[Given request]:
Will you return, word for word, only the lines from the top of the data below down to and including the one with "return Matrix(axes).transposed().to_quaternion()"?

** START Information shown **

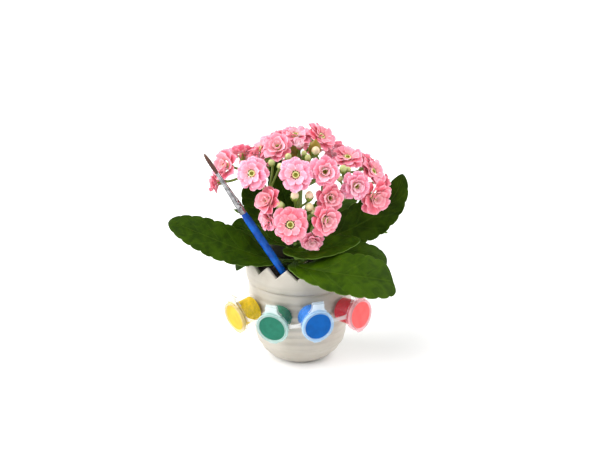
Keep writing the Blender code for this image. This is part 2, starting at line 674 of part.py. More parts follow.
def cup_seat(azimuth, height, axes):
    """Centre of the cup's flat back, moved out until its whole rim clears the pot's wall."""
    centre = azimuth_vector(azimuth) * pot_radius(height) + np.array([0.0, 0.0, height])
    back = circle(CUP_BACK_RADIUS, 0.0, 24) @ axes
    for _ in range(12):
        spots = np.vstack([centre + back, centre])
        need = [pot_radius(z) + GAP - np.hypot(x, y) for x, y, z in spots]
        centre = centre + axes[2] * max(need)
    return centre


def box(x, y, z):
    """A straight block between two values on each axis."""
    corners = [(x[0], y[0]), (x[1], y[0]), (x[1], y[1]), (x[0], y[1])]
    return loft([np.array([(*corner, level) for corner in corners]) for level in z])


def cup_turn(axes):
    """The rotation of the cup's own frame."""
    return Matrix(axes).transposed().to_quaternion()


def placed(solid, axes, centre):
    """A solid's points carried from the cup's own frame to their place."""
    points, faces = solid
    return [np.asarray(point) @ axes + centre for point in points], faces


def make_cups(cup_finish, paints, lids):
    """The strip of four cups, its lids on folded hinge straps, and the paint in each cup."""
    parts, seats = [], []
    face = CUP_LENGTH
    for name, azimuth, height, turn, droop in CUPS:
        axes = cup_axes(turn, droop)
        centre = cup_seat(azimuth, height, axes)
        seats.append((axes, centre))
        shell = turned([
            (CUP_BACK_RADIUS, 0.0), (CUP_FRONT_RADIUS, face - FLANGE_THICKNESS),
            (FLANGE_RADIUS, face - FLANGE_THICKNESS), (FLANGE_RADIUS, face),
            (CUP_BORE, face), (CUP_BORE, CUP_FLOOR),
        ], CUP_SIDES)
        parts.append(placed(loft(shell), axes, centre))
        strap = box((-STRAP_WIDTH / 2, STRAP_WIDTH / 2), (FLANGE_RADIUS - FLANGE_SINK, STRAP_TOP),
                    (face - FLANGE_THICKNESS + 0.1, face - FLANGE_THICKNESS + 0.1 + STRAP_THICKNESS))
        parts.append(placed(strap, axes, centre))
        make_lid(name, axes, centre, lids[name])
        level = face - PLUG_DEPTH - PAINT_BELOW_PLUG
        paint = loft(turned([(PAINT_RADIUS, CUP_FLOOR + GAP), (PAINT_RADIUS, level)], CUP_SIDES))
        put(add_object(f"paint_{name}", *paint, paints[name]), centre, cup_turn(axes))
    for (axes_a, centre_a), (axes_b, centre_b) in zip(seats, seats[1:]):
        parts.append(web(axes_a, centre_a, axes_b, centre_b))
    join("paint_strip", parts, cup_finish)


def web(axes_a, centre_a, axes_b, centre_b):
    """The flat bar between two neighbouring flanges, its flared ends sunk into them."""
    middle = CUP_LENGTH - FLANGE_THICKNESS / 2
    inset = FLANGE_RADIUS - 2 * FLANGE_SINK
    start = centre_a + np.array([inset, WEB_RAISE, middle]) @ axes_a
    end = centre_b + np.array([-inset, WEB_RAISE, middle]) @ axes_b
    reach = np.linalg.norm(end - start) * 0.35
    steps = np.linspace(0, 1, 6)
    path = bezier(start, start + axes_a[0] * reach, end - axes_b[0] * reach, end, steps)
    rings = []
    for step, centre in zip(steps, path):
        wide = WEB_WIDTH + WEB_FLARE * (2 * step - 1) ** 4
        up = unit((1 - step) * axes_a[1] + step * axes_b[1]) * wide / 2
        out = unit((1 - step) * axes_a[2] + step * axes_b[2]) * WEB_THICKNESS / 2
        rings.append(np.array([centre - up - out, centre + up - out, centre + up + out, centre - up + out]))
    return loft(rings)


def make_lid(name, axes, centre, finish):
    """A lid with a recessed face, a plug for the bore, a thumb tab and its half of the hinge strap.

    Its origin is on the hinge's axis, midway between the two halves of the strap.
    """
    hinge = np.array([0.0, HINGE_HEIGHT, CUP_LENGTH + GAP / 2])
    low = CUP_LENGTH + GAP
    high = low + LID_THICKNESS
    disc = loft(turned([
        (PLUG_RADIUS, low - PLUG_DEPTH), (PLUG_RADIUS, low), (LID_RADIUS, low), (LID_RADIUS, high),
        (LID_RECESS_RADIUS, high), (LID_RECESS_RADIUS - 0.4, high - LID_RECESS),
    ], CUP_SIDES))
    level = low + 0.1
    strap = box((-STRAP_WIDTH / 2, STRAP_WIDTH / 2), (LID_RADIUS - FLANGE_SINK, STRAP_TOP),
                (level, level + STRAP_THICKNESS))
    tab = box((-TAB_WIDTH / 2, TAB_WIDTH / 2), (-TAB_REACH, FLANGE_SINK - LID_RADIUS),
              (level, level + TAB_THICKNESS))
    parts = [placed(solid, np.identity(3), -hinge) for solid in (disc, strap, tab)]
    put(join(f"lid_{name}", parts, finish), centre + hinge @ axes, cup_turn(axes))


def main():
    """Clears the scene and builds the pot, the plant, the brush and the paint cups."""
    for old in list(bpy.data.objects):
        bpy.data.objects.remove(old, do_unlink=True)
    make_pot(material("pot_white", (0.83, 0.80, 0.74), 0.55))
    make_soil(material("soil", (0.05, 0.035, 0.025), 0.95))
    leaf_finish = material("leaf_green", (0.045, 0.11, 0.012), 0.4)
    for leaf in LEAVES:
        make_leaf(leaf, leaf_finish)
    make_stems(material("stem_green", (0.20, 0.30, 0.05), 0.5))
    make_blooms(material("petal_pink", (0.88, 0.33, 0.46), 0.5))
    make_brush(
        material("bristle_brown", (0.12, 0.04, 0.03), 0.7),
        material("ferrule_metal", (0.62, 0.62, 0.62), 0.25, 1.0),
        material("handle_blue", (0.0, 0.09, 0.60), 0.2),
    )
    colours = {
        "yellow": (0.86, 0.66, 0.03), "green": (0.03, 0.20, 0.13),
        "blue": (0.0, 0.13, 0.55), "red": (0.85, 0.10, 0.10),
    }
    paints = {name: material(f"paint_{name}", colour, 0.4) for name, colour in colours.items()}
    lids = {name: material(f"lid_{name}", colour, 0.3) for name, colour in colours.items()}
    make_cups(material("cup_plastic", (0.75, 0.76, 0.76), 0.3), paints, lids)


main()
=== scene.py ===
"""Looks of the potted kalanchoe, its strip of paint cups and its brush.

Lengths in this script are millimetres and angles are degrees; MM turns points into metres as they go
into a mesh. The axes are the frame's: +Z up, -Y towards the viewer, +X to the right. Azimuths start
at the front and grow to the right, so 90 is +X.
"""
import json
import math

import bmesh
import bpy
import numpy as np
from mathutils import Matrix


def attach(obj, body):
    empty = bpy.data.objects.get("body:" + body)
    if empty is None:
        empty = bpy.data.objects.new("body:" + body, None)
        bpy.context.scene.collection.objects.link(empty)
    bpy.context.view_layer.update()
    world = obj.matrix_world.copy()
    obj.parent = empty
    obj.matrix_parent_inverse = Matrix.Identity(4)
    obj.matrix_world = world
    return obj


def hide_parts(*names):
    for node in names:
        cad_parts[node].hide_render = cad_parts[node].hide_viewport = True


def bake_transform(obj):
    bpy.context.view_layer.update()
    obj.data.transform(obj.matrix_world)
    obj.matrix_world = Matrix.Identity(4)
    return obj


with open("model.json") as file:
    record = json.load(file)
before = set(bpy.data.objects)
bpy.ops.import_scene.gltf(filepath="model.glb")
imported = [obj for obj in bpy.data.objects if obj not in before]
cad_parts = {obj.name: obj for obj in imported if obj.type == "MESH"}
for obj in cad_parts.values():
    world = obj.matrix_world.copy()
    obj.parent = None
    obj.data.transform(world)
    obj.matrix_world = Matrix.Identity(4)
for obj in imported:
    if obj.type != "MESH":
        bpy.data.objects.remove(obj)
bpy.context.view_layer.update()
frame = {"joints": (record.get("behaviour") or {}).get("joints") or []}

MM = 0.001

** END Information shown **

[Task answer]:
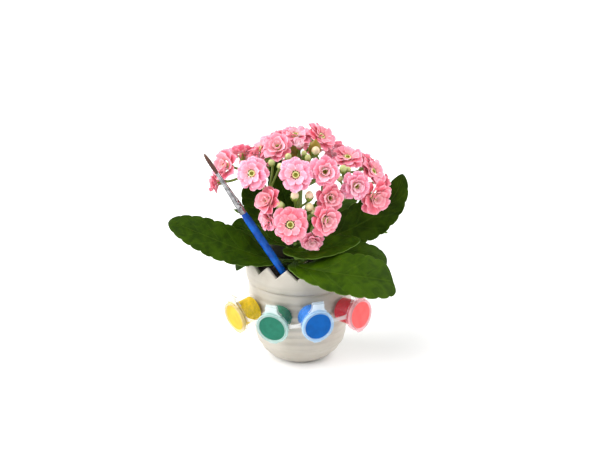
Keep writing the Blender code for this image. This is part 2, starting at line 674 of part.py. More parts follow.
def cup_seat(azimuth, height, axes):
    """Centre of the cup's flat back, moved out until its whole rim clears the pot's wall."""
    centre = azimuth_vector(azimuth) * pot_radius(height) + np.array([0.0, 0.0, height])
    back = circle(CUP_BACK_RADIUS, 0.0, 24) @ axes
    for _ in range(12):
        spots = np.vstack([centre + back, centre])
        need = [pot_radius(z) + GAP - np.hypot(x, y) for x, y, z in spots]
        centre = centre + axes[2] * max(need)
    return centre


def box(x, y, z):
    """A straight block between two values on each axis."""
    corners = [(x[0], y[0]), (x[1], y[0]), (x[1], y[1]), (x[0], y[1])]
    return loft([np.array([(*corner, level) for corner in corners]) for level in z])


def cup_turn(axes):
    """The rotation of the cup's own frame."""
    return Matrix(axes).transposed().to_quaternion()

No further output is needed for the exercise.